Single out the lines that include the word "bodies". Copy them.

══════

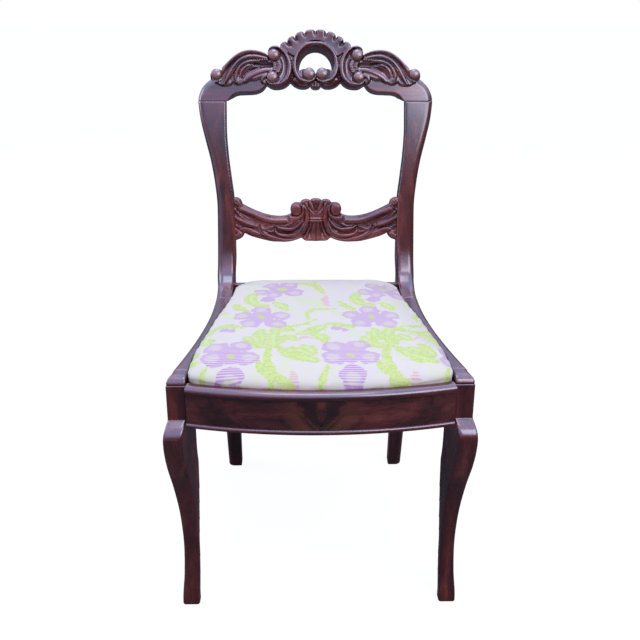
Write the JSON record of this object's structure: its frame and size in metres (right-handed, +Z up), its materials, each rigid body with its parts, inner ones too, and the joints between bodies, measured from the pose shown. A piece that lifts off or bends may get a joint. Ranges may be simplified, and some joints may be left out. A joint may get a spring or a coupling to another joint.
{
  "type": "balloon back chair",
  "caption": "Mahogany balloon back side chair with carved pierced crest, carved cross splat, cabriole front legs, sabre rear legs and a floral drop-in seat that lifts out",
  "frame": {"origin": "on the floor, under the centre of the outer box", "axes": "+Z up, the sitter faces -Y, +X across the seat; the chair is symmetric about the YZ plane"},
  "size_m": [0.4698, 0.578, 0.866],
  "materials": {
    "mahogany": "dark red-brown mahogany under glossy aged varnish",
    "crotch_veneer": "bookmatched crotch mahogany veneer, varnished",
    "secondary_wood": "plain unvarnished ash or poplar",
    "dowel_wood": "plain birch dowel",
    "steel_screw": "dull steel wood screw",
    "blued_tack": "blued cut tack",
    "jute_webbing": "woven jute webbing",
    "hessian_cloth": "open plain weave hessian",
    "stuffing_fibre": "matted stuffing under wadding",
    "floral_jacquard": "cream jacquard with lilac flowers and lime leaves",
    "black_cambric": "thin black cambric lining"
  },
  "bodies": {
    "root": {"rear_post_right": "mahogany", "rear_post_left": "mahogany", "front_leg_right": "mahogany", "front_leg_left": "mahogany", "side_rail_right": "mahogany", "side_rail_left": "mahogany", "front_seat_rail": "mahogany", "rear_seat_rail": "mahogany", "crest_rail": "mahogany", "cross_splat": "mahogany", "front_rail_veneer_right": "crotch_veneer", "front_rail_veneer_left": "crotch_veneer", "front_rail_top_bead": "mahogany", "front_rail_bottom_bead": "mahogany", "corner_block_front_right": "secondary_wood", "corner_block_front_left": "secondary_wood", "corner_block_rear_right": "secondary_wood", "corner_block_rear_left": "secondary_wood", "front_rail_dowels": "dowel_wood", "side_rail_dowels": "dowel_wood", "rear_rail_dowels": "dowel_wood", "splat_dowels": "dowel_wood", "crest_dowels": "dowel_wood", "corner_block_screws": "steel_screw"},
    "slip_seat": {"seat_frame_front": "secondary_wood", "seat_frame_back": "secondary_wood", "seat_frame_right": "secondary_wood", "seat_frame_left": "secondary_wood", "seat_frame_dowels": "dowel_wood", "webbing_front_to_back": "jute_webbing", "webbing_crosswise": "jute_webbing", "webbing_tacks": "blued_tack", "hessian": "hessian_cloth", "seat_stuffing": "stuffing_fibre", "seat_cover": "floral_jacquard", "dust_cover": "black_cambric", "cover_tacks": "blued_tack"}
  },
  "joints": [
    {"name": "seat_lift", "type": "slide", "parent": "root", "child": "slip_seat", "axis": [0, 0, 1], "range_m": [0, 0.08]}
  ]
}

══════

The output:
Write the JSON record of this object's structure: its frame and size in metres (right-handed, +Z up), its materials, each rigid body with its parts, inner ones too, and the joints between bodies, measured from the pose shown. A piece that lifts off or bends may get a joint. Ranges may be simplified, and some joints may be left out. A joint may get a spring or a coupling to another joint.
  "bodies": {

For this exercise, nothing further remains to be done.